Then came the first electronic dimmers and the first consoles. Necessity is the mother of inventions and the presets (or duplicate sets of faders for each channels) arrived.

Control was done using a small DC voltage, the proportion of which turned on the lamp to different levels of dimming. This voltage ran along individual wires for individual channels and this ‘analog’ system is still used all over the world. Different voltages and polarities are used but the +10 volt system is the most popular. This system suffers from two major problems:

  • It is prone to noise and earth loops if not wired properly over long distances.
  • It can be very non linear with the different kinds of lamps in use today.

Solutions to overcome these and other problems were attempted but were not remarkable.

Then came the basic computerized consoles using simple scene storage facilities. Outputs were still analog and improvements were done to send multiple signals over the same set of wires. Computers opened up a new dimension to the whole system… a fader need not be dedicated to a particular dimmer; it could be assigned to any dimmer or set of dimmers. With the faders and buttons on one side and the dimmers on the other side, the computer could be made to compute any connection, level or slope that was required between them. The processors available at that time were slow so a lot of constraints were still there.

Different manufacturers came up with different consoles with improvisations of all kinds. They were quick to realize that a digital communication system between consoles and dimmers was a natural extension of the computer’s power since it was spitting out digital numbers anyway. Various protocols were adapted with the result that there was little or no horizontal translation between manufacturers. It also meant that you had to buy all the gear from the same guy! The end user was the victim and a standard interface was very desirable under the circumstances.

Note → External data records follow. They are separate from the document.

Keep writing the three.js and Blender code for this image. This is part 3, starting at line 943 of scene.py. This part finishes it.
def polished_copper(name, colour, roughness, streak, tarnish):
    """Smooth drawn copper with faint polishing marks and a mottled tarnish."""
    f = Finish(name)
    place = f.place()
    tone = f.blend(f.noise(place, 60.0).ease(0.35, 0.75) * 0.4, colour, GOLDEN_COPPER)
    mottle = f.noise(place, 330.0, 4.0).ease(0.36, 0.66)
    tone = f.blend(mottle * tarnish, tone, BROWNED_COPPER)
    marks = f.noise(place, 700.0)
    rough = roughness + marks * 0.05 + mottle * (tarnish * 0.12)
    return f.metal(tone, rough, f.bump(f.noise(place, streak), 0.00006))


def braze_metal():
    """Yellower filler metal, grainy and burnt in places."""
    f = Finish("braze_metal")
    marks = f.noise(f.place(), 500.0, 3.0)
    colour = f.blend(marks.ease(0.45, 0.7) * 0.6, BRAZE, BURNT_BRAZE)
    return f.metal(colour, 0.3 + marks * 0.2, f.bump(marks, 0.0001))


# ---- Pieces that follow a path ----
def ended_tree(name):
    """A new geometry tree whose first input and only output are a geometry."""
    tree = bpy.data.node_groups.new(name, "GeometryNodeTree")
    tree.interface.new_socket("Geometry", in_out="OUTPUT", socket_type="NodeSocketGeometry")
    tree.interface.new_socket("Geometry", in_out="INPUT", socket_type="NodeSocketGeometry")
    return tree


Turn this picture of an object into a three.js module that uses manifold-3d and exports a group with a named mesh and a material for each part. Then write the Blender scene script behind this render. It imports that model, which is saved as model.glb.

The U.S.Institute of Theatre Technology (hence referred to as USITT) first developed the DMX512 protocol in 1986 as a standard interface between dimmers and consoles. It was a simple concept and was easily adoptable by all concerned. Since the first standard, some improvements was made in 1990 to accommodate some problems and it is now known as the USITT DMX512 (1990) standard. Another round of discussions are on for further modifications and then it would become USITT DMX512-A. It started out as a means to control dimmers from consoles and has ended up being used to control intelligent lights, color changers, yokes, strobes, smoke machines, lasers and even confetti dispensers.

The DMX Connector (3 or 5 Pins)

The connectors themselves must be five-pin XLR, although only three pins of the five are always used. Some manufacturers have used three-pin XLR connectors, in violation of the Standard, although the trend in professional equipment is towards compliance with DMX512-A. DMX512-A prohibits use of any connector other than a 5-pin XLR unless there is not physical space on the device for that connector, in which case an adaptor must be supplied.

Cabling for DMX512 was removed from the Standard and made a separate standards project in 2004. Two Cabling standards have been developed, one for Portable DMX512 cables and one for Permanent installations. This resolved previous issues arising from the differing needs of cables used in touring shows vs. cables used for permanent infrastructure. In addition, cable performance is now specified with regard to nominal impedance and capacitance to provide guidance as to what constitutes an acceptable cable. Microphone and line level audio cables do not have the correct characteristics, and should never be used for DMX512. The significantly lower nominal impedance and significantly higher capacitance of these cables distort the DMX512 data which can cause irregular operation or intermittent errors that are difficult to identify and correct.

Data Plus (pin 3) and Data Minus (pin 2) are reversed compared to sound cables, and the signal travels in the opposite direction to the pins (female is out, male is in). The pin layout from DMX512-A is :
1. Data Link Common
2. Data 1- (Primary Data Link)
3. Data 1+ (Primary Data Link)
4. Data 2- (Secondary Data Link)
5. Data 2+ (Secondary Data Link)

Despite the convention, devices from some manufacturers swap the polarity of pins 2 and 3, requiring the use of a crossover cable or adaptor.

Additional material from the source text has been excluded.